*Task*: Quote exactly and only this range of lines in the data below: the line that holds "for name, make" to the line that holds "for node in", both included.

Items from a dataset
** Start **

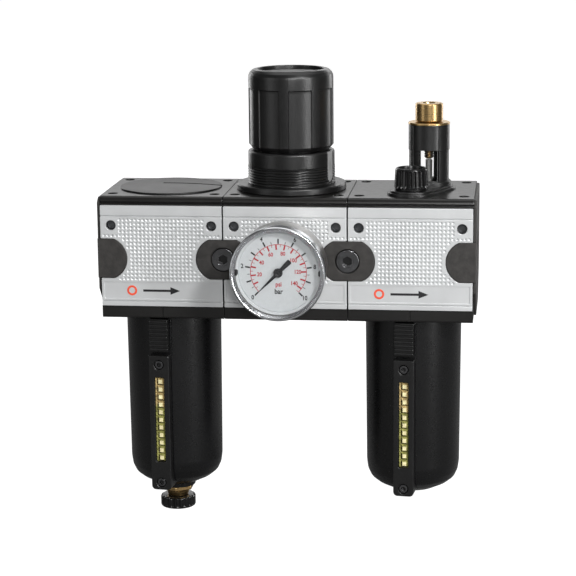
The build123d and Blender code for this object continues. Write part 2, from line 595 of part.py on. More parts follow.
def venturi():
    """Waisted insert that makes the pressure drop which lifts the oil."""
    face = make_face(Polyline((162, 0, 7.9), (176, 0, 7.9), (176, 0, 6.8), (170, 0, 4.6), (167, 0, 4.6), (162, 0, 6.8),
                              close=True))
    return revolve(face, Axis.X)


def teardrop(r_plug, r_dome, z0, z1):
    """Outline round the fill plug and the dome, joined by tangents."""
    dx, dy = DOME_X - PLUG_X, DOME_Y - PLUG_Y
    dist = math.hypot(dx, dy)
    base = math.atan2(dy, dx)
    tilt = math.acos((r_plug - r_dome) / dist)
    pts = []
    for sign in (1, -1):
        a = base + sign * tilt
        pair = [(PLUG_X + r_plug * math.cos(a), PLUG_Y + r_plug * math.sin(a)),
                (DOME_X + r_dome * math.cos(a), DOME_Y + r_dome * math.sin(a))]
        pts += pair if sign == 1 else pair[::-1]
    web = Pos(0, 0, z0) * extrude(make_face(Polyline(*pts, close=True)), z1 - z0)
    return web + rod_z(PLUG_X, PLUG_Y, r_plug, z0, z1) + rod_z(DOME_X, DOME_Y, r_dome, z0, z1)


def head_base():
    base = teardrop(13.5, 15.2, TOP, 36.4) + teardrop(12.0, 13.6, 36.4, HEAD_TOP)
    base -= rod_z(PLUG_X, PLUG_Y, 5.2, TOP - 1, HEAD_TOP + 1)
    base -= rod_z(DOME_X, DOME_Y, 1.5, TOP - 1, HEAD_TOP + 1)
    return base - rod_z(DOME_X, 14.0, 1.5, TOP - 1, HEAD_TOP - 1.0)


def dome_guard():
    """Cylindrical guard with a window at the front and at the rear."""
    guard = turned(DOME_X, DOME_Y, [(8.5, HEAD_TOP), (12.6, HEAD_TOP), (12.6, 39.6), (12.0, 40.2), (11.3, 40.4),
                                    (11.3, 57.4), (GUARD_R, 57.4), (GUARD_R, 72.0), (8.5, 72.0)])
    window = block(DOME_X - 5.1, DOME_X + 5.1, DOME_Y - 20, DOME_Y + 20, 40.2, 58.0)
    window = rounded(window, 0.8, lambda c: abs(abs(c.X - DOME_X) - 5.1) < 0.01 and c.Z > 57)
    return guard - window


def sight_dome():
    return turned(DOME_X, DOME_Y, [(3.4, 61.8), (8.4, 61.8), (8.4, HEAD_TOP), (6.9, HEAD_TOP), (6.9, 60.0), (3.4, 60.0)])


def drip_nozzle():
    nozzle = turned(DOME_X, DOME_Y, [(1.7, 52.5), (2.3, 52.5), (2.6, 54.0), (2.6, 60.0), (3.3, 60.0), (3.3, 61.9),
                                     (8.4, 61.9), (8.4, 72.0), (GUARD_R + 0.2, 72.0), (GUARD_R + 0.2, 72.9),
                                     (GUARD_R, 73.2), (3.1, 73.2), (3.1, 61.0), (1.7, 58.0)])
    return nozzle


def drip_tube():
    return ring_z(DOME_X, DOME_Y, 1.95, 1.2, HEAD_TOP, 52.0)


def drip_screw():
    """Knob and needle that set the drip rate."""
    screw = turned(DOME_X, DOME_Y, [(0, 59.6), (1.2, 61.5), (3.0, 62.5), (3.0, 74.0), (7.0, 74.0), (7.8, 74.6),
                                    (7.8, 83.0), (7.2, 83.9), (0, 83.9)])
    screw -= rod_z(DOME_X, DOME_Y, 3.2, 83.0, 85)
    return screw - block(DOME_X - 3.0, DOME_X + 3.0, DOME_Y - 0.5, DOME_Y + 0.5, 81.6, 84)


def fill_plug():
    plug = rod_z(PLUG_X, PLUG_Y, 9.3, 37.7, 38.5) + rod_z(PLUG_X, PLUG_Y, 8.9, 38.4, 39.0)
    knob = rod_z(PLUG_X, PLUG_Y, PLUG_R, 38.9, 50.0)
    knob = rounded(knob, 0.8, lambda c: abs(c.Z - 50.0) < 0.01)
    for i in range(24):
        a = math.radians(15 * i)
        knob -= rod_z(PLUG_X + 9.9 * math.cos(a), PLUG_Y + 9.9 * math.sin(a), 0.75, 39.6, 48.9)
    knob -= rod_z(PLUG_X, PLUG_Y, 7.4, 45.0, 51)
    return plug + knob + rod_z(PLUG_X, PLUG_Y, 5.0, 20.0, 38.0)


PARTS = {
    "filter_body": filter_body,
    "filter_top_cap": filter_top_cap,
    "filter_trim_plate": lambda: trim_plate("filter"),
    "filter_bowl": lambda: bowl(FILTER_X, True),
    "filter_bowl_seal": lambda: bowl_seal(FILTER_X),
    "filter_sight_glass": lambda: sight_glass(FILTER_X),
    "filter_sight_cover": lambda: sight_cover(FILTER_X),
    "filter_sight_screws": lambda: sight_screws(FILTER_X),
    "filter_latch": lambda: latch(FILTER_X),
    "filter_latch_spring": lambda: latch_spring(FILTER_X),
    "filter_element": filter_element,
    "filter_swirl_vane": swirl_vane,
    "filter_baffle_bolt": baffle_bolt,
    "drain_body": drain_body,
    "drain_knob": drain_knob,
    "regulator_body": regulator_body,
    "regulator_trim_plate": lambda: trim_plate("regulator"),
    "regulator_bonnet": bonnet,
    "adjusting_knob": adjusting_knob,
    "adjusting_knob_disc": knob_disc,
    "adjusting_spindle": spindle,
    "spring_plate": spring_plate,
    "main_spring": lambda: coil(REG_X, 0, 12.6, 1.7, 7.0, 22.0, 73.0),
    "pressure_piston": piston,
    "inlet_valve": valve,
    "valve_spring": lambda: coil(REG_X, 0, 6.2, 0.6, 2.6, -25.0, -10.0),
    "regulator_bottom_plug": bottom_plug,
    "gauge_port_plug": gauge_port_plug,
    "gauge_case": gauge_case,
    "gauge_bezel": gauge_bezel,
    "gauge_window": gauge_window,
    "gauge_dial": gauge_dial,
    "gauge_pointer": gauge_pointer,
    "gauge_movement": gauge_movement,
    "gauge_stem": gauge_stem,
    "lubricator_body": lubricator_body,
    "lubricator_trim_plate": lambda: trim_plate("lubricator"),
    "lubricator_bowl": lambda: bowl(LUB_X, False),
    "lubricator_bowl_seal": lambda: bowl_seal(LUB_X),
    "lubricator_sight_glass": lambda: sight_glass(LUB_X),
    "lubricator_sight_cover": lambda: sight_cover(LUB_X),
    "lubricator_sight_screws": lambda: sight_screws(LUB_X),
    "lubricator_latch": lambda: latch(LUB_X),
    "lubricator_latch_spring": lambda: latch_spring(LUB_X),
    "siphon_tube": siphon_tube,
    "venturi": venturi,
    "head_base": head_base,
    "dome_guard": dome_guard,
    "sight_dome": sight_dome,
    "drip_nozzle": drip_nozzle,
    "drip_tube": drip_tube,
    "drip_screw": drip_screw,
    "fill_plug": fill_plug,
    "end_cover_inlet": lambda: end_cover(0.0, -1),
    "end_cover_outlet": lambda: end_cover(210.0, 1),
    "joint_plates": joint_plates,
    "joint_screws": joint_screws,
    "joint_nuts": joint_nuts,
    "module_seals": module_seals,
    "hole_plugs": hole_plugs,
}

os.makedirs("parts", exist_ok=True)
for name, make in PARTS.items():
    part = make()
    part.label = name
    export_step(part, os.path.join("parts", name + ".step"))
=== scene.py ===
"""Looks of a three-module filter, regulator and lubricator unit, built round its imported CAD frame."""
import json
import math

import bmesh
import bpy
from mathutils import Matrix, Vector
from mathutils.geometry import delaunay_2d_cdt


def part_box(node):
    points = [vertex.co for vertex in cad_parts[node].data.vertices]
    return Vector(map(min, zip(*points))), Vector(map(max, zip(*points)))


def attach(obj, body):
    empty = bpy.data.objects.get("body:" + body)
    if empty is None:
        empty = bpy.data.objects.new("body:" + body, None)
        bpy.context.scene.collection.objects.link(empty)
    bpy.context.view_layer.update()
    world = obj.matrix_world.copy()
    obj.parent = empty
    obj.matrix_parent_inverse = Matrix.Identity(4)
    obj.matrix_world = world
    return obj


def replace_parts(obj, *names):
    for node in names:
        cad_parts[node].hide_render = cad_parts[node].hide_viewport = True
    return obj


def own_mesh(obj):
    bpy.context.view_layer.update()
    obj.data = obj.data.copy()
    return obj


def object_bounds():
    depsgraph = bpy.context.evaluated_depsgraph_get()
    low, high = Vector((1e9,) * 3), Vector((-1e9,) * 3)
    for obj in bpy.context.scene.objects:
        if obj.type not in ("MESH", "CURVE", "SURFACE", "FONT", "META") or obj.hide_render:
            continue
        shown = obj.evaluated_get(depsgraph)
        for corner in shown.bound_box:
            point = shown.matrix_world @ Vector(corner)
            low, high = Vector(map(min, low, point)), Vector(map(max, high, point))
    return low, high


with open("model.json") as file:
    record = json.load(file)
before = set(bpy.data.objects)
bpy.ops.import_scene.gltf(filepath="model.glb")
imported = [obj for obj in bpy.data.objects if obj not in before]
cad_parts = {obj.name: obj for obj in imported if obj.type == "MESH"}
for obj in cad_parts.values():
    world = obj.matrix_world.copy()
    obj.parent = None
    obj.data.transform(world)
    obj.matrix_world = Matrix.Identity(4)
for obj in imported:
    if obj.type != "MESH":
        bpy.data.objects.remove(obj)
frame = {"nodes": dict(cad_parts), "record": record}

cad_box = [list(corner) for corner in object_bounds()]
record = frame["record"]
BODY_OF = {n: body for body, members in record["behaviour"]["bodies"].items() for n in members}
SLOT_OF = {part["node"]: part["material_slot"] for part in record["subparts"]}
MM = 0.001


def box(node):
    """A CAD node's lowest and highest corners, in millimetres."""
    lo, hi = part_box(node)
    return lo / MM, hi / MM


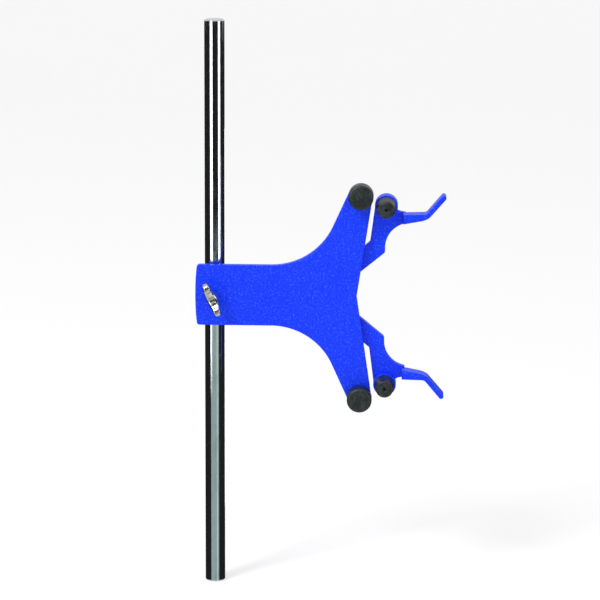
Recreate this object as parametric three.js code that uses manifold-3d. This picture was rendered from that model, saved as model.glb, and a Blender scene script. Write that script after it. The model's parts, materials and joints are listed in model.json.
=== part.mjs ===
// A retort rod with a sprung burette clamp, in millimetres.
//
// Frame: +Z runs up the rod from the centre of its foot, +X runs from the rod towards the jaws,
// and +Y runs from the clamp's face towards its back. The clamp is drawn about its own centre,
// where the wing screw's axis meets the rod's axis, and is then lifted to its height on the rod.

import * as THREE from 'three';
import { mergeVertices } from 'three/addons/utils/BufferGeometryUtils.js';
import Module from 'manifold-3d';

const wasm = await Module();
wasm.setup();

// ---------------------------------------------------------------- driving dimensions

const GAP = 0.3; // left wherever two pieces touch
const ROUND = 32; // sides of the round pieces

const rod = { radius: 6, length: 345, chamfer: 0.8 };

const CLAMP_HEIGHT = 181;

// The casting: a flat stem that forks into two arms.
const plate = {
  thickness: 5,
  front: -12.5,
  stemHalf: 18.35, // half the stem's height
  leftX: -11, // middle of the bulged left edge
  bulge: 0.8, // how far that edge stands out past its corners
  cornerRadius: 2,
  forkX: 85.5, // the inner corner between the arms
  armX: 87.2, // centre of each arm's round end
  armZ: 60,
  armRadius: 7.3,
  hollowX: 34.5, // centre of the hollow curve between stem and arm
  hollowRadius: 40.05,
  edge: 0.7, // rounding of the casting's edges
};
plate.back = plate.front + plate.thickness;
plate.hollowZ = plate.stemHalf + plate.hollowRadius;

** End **

*Answer for the task*:
for name, make in PARTS.items():
    part = make()
    part.label = name
    export_step(part, os.path.join("parts", name + ".step"))
=== scene.py ===
"""Looks of a three-module filter, regulator and lubricator unit, built round its imported CAD frame."""
import json
import math

import bmesh
import bpy
from mathutils import Matrix, Vector
from mathutils.geometry import delaunay_2d_cdt


def part_box(node):
    points = [vertex.co for vertex in cad_parts[node].data.vertices]
    return Vector(map(min, zip(*points))), Vector(map(max, zip(*points)))


def attach(obj, body):
    empty = bpy.data.objects.get("body:" + body)
    if empty is None:
        empty = bpy.data.objects.new("body:" + body, None)
        bpy.context.scene.collection.objects.link(empty)
    bpy.context.view_layer.update()
    world = obj.matrix_world.copy()
    obj.parent = empty
    obj.matrix_parent_inverse = Matrix.Identity(4)
    obj.matrix_world = world
    return obj


def replace_parts(obj, *names):
    for node in names:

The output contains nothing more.